(Provided material)
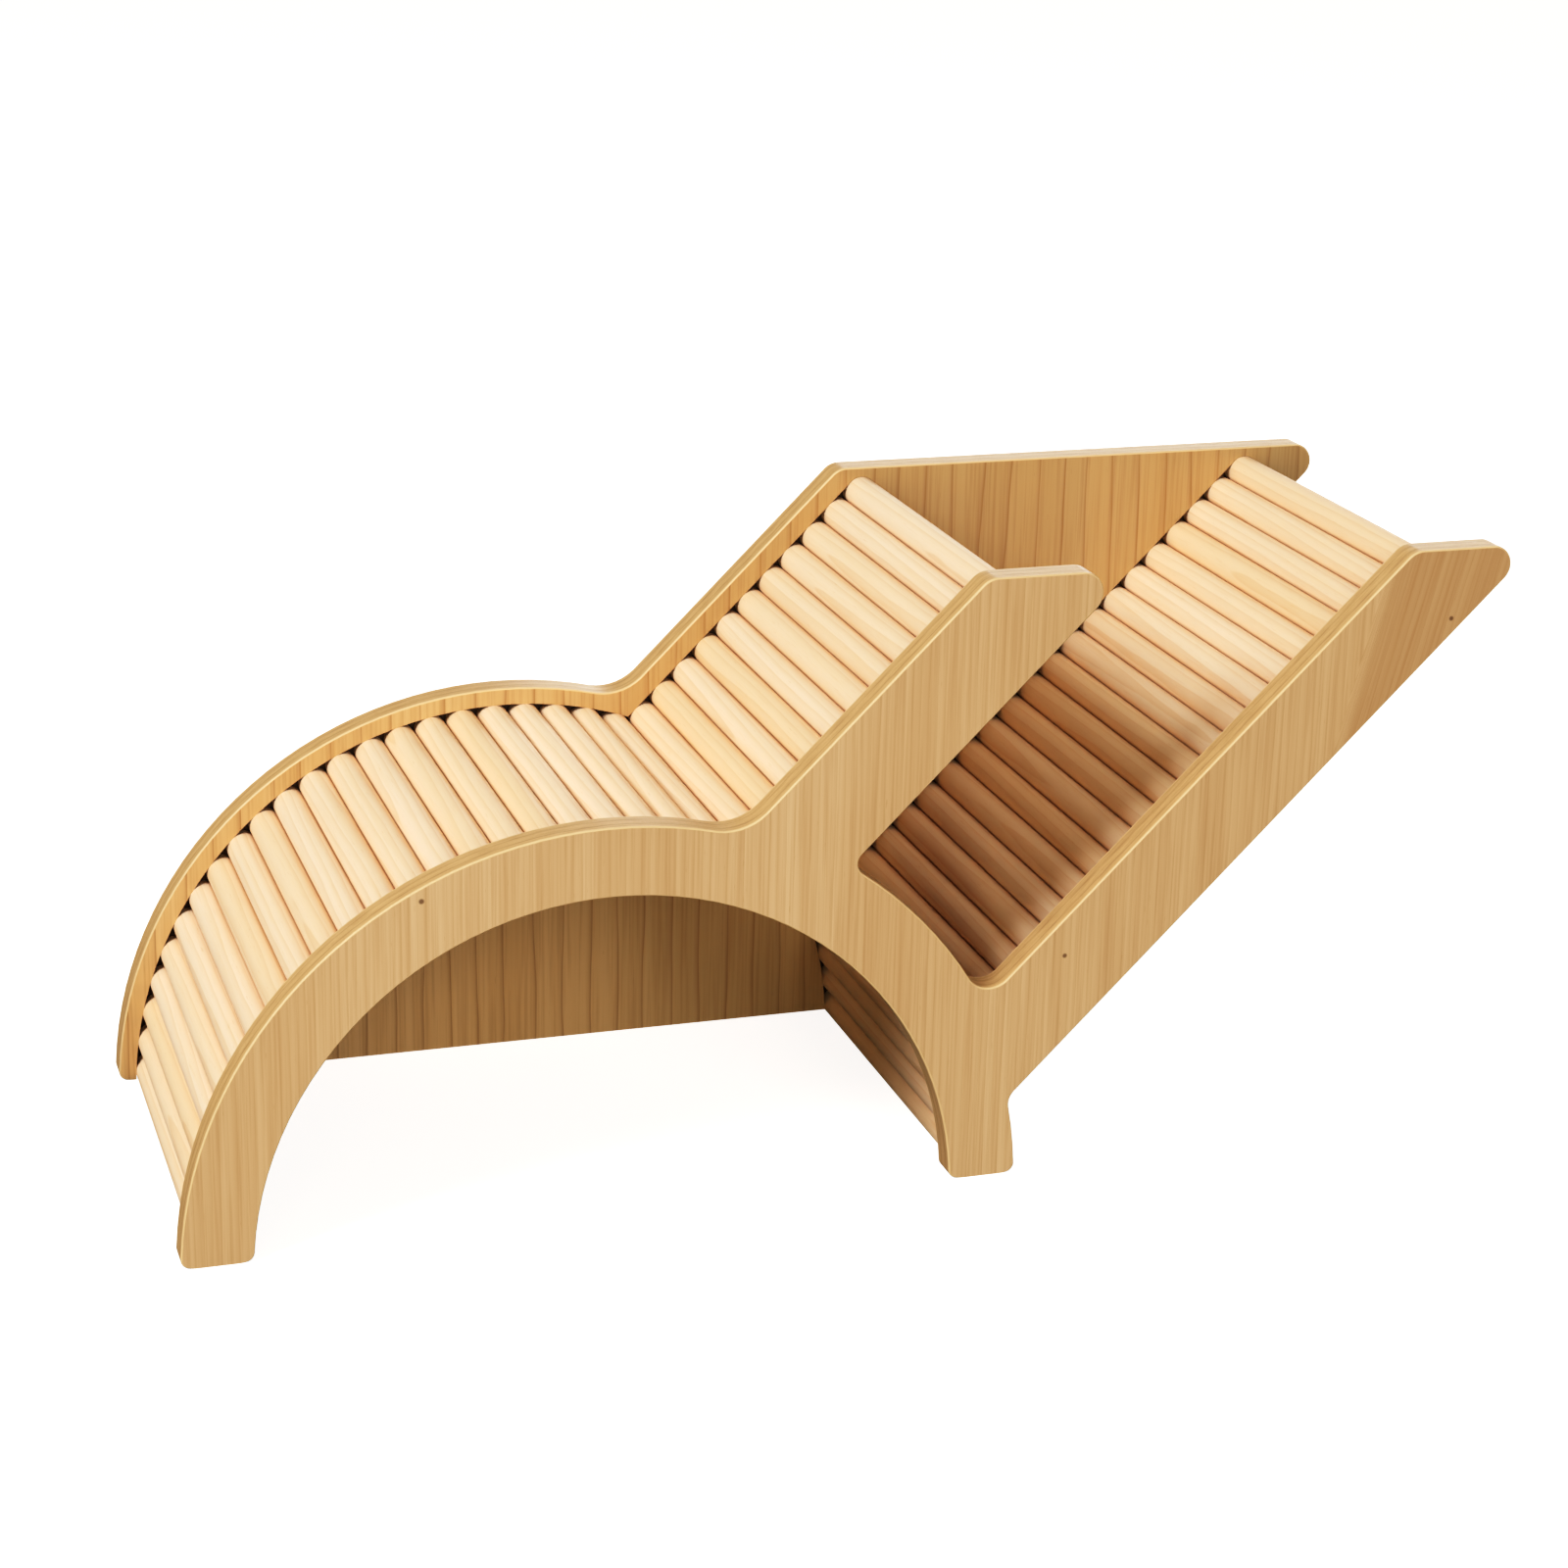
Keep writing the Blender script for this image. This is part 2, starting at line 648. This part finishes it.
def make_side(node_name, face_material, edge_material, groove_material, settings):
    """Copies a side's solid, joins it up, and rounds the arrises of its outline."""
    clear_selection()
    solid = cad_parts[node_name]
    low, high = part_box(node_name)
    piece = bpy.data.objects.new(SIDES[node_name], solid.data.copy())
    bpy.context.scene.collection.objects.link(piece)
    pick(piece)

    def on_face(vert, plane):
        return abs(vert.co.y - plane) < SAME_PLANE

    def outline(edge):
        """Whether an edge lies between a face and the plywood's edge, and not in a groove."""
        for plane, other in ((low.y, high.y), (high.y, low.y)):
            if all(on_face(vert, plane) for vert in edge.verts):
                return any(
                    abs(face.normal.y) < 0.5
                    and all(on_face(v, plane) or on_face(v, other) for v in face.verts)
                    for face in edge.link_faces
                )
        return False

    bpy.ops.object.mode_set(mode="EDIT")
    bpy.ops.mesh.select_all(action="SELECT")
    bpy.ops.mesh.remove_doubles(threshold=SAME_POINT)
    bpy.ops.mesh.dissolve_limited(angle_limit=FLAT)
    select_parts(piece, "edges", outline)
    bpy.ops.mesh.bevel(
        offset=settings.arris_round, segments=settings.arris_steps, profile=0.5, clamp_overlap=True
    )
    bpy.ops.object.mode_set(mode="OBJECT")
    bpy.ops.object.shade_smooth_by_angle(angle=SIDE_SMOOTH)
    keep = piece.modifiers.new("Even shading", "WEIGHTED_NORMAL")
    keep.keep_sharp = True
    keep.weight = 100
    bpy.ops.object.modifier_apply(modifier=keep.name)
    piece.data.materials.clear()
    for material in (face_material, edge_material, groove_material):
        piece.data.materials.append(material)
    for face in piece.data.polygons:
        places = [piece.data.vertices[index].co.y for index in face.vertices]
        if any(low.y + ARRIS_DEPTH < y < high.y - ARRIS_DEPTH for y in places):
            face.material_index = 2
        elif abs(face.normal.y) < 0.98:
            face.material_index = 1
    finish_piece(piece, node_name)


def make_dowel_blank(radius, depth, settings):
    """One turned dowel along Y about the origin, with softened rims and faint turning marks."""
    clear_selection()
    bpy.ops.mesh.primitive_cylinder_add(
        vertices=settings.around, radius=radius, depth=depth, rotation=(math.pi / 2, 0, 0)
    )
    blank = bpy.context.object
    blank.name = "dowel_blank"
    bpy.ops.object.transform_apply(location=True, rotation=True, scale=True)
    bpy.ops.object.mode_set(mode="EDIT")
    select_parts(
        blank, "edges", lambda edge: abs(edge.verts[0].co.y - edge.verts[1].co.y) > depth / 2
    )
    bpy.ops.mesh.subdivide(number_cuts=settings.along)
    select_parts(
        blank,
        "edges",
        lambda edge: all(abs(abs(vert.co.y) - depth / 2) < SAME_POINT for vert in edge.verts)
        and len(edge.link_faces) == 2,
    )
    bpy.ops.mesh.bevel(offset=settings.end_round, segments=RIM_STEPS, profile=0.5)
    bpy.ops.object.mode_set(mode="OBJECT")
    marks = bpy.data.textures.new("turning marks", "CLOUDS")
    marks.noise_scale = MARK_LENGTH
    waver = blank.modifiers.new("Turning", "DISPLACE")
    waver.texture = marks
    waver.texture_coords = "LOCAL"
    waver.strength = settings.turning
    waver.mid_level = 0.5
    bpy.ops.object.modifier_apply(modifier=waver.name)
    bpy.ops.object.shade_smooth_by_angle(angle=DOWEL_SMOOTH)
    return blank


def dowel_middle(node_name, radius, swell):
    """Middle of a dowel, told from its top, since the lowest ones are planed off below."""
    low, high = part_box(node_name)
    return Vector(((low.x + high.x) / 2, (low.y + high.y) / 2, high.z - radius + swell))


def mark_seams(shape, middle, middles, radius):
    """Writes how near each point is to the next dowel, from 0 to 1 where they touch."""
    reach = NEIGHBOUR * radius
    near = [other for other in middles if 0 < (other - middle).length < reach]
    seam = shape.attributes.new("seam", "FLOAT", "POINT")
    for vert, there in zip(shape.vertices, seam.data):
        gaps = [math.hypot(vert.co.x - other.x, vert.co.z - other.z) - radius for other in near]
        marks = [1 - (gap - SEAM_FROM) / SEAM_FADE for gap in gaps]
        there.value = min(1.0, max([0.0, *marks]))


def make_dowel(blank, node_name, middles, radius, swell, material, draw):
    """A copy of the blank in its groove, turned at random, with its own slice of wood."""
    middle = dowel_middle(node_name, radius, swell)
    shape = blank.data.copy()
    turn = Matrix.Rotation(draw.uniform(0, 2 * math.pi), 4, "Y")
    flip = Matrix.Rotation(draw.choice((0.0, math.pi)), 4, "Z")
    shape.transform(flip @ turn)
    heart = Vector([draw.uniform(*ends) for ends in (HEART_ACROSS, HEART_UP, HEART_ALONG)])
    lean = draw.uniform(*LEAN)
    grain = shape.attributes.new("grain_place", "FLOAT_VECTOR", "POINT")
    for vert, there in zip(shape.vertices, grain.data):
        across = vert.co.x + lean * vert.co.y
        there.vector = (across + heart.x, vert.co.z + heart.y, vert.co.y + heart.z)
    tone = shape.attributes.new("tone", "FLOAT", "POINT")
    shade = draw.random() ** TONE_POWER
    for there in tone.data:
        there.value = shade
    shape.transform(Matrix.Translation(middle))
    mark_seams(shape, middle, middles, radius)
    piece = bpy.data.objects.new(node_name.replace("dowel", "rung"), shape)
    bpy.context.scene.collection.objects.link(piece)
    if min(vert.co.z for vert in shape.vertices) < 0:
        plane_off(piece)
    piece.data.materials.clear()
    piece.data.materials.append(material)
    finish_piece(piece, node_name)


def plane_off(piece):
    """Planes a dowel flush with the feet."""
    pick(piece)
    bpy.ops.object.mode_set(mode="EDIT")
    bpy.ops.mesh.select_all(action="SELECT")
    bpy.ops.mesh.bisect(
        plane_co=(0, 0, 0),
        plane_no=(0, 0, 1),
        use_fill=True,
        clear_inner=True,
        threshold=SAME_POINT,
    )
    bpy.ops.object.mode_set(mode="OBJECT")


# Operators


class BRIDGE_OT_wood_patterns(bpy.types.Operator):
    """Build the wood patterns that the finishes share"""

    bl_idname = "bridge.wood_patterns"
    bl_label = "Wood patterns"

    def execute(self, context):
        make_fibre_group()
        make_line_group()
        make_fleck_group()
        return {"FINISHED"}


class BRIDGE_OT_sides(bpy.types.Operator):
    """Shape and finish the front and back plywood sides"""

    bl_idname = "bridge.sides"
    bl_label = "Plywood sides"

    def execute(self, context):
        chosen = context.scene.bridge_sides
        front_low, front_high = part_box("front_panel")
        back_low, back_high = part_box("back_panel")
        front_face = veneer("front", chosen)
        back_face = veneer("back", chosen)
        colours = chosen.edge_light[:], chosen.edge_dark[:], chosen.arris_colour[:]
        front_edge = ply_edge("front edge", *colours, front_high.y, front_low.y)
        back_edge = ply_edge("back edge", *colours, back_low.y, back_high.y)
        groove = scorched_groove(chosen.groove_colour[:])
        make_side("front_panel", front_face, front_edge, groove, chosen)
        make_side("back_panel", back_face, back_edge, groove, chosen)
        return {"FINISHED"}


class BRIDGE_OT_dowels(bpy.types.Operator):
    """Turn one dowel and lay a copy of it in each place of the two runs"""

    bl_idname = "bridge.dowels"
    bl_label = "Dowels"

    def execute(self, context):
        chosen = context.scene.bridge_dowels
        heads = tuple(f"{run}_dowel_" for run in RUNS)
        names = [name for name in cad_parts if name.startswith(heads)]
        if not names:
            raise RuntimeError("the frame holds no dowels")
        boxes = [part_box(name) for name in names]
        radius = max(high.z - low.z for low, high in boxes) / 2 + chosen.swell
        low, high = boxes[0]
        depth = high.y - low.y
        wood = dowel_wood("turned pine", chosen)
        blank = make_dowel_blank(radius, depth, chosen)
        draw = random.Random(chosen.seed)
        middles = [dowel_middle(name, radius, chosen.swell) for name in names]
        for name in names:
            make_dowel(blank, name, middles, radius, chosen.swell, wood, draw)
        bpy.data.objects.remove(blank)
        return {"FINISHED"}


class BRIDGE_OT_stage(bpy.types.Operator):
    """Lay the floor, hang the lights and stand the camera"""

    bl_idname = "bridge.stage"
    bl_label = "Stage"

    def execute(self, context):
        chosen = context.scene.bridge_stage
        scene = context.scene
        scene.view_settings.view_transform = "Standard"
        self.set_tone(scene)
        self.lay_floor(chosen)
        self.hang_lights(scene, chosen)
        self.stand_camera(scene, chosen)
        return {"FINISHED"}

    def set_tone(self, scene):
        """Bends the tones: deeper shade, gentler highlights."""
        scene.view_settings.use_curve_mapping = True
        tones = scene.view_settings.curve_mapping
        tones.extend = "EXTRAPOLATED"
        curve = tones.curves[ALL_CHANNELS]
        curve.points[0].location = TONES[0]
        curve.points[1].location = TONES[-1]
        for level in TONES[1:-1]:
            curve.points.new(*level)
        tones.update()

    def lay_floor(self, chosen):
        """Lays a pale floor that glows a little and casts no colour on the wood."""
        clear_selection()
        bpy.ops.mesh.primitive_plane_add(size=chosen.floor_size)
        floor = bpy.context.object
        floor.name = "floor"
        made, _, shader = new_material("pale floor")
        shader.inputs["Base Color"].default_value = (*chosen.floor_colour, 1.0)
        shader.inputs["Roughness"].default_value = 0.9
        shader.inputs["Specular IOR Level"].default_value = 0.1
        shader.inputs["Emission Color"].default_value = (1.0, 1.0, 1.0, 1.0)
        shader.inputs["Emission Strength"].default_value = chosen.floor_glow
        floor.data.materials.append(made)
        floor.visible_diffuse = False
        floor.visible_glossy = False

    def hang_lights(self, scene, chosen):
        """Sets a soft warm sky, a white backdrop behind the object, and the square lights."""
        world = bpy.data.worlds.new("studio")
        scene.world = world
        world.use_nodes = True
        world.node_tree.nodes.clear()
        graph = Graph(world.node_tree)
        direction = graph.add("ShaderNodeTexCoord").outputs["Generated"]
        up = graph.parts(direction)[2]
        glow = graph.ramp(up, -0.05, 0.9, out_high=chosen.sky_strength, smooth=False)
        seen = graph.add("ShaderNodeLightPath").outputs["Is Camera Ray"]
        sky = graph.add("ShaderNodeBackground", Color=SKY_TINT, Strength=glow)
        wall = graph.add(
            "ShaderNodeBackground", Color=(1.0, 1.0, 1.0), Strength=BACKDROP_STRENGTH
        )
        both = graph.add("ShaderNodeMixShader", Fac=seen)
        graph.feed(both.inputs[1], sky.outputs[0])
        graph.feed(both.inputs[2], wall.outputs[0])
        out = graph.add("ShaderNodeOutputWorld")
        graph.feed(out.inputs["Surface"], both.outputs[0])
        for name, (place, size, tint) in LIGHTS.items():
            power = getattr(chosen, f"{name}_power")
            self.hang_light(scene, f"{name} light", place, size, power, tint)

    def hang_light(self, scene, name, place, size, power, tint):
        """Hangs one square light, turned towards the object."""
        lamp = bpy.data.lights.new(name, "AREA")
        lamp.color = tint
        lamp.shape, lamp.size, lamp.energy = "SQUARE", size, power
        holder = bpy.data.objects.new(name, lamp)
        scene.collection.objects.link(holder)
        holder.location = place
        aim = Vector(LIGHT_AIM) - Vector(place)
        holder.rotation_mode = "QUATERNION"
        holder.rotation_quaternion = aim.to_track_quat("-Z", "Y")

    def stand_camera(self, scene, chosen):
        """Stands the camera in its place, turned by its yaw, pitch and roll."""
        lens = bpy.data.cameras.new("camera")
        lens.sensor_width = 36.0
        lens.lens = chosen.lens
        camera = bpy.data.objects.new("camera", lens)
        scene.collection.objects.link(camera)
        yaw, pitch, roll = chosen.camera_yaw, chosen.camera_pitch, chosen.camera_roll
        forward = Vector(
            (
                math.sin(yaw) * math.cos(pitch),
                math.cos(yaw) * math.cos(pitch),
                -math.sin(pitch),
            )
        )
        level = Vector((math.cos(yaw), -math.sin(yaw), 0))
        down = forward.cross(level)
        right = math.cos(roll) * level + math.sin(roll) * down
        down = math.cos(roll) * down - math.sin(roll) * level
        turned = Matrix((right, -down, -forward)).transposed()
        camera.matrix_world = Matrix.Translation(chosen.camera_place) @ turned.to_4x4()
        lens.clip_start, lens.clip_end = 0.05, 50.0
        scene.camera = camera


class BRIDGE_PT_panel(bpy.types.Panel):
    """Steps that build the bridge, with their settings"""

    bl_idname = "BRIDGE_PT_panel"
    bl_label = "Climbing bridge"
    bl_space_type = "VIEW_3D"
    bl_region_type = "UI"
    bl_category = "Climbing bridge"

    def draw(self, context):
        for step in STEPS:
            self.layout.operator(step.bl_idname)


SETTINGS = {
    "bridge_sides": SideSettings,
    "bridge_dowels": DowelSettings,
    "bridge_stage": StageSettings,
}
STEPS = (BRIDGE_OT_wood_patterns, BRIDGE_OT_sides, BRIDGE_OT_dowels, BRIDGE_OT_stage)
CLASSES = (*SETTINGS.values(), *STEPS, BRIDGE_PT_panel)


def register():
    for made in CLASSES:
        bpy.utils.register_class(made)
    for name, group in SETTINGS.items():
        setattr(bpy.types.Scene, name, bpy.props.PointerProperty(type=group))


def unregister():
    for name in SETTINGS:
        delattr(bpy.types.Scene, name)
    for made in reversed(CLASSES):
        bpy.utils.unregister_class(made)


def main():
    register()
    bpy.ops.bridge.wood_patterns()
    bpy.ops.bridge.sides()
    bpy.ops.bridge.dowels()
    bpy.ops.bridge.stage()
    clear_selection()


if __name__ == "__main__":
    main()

(The problem) Isolate each line of the listing above that includes "solid". Copy it.

(Response to the exercise)
    """Copies a side's solid, joins it up, and rounds the arrises of its outline."""
    solid = cad_parts[node_name]
    piece = bpy.data.objects.new(SIDES[node_name], solid.data.copy())